Un moment « décisif » pour la médecine libérale : c'est par un discours empreint de gravité que le Dr Jean-Paul Ortiz, président de la CSMF, a ouvert son université d'été devant quelque 150 cadres réunis pendant trois jours sur la presqu'île de Giens (Var), sur le thème de « l'expertise médicale, dernier rempart du médecin ».
Ces derniers mois, les nuages se sont accumulés avec l'adoption d'une loi de santé jugée délétère, la généralisation du tiers payant et une nouvelle convention perçue comme « dogmatique et extrêmement clivante » (entre généralistes et spécialistes, secteur I et secteur II, plateaux techniques et autres spécialités). Pour la CSMF, non-signataire de ce texte, cet accord « ne répondra pas aux défis de la médecine libérale ».
Pour l'histoire
Dans cet environnement pesant, la CSMF s'est d'abord employée à resserrer les rangs. Si la centrale polycatégorielle a refusé la convention, pour la première fois depuis 20 ans, et au prix d'un vif débat interne, c'est parce que ce texte « exclut » et « stigmatise » des pans entiers de la médecine libérale, a expliqué à ses troupes Jean-Paul Ortiz, assumant un choix « historique ».
Ainsi, a illustré le néphrologue, la création d'actes complexes majorés abandonne de nombreuses spécialités, se cantonne à des « situations cliniques limitées » et au seul secteur I... Même déception pour le passage de la consultation à 25 euros « acquis de façon artificielle » ou pour le forfait structure, un « recyclage » d'une partie de la ROSP...

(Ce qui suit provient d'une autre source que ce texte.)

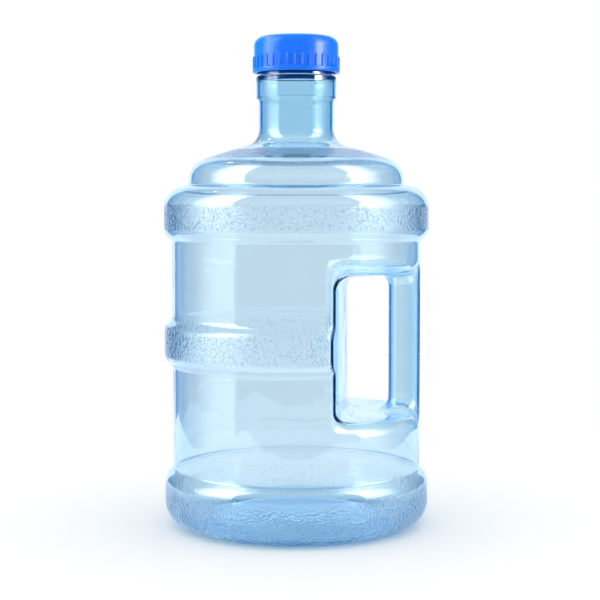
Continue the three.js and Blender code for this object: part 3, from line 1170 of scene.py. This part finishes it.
@dataclass
class Bottle:
    """The blow-moulded bottle, with its rings, neck, hand pocket and grip."""

    sizes: BottleSizes
    pocket: PocketSizes
    thread: ThreadSizes
    skin: SkinSizes = SkinSizes()
    fine_angle: float = math.radians(1.4)
    coarse_angle: float = math.radians(4.0)
    fine_reach: float = math.radians(82.0)
    net_step: float = 2.0
    net_low: float = 62.0
    net_high: float = 194.0
    net_inner: float = 16.0
    net_offset: float = 0.37
    net_clearance: float = 0.5
    arc_step: float = math.radians(9.0)
    longest: float = 7.0

    def bowl_corners(self) -> list[Corner]:
        """Corners of the outer face, from the middle of the base to the foot of the neck.

        Returns:
            Radius, height and rounding of each corner.
        """
        size = self.sizes
        ring_middle = self.ring_middle()
        half = size.mid_ring_height / 2.0
        flat = half - size.ring_depth
        dome_radius = size.ring_radius - size.shoulder_step
        edge_radius, edge_height = size.cone_edge
        foot = size.ring_foot_rounding
        return [
            (0.0, size.push_up_height, 0.0),
            (size.push_up_radius, size.push_up_height, size.push_up_rounding),
            (size.foot_inner_radius, 0.0, size.foot_rounding),
            (size.ring_radius, 0.0, size.base_rounding),
            (size.ring_radius, size.base_ring_height - size.ring_depth, size.ring_rounding),
            (size.panel_radius, size.base_ring_height, foot),
            (size.panel_radius, ring_middle - half, size.mid_ring_foot_rounding),
            (size.ring_radius, ring_middle - flat, size.mid_ring_low_rounding),
            (size.ring_radius, ring_middle + flat, size.mid_ring_rounding),
            (size.panel_radius, ring_middle + half, size.mid_ring_foot_rounding),
            (size.panel_radius, size.panel_top, foot),
            (size.ring_radius, size.panel_top + size.ring_depth, size.top_ring_foot_rounding),
            (size.ring_radius, size.step_height, size.top_ring_rounding),
            (dome_radius, size.step_height, size.step_rounding),
            (edge_radius, edge_height, size.dome_rounding),
            (size.neck_radius, size.cone_height(size.neck_radius), size.neck_rounding),
        ]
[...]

Mais à Giens, la Conf' a déjà tourné cette page. Le syndicat veut se rendre à nouveau incontournable, même en dehors du système conventionnel, en construisant un projet novateur qui valorise l'expertise médicale - d'où les débats prospectifs sur l'intelligence artificielle, le big data, l'ubérisation de la santé ou l'hyperspécialisation, à l'heure où la révolution des NBIC (nanotechnologies, biotechs, informatique et sciences cognitives) percute le métier de médecin... « Si la profession ne bouge pas dans les prochaines années, elle est morte », confie au « Quotidien » le Dr Ortiz.
Changement de logiciel
En l'absence de la ministre de la Santé, le président de la CSMF a prononcé un discours fondateur. Il a jeté les bases d'un nouveau « contrat social » entre les médecins libéraux et la société, au risque de bousculer un peu ses troupes.
Au programme : convergence des secteurs d'exercice (quitte à avoir une part d'activité hors des tarifs conventionnels solvabilisée le cas échéant par les complémentaires) ; débat désormais ouvert sur les transferts de tâches vers d'autres professionnels de santé mais aussi sur la répartition des médecins ; regroupement et travail en équipe (« le médecin seul dans son cabinet est un modèle qui va disparaître »); mais aussi évolution du métier vers l'accompagnement d'une ou plusieurs pathologies chroniques; et nouvelle réflexion sur la place des assureurs complémentaires. Un changement de logiciel complet... « Le monde bouge beaucoup, la CSMF aussi », résumait un cadre un peu désorienté.
Des « entrepreneurs des établissements de soins ambulatoires »
Quelle forme prendra cette médecine libérale de demain ? Et qui pilotera ? Pour la CSMF, pas question d'une organisation aux mains de l'administration. Les praticiens libéraux devront devenir les « entrepreneurs des établissements de soins ambulatoires », avance le Dr Ortiz, leur permettant de contractualiser avec les financeurs - ARS, collectivités locales, etc.
Cette (r)évolution devra s'accompagner d'une mixité des statuts et des lieux d'exercice. « Le médecin de demain n'exercera pas 30 ans dans le même lieu, dans le même cabinet, de la même façon » , a conclu le patron de la CSMF, bien décidé à montrer le cap et à ne pas sombrer dans un « immobilisme mortifère ».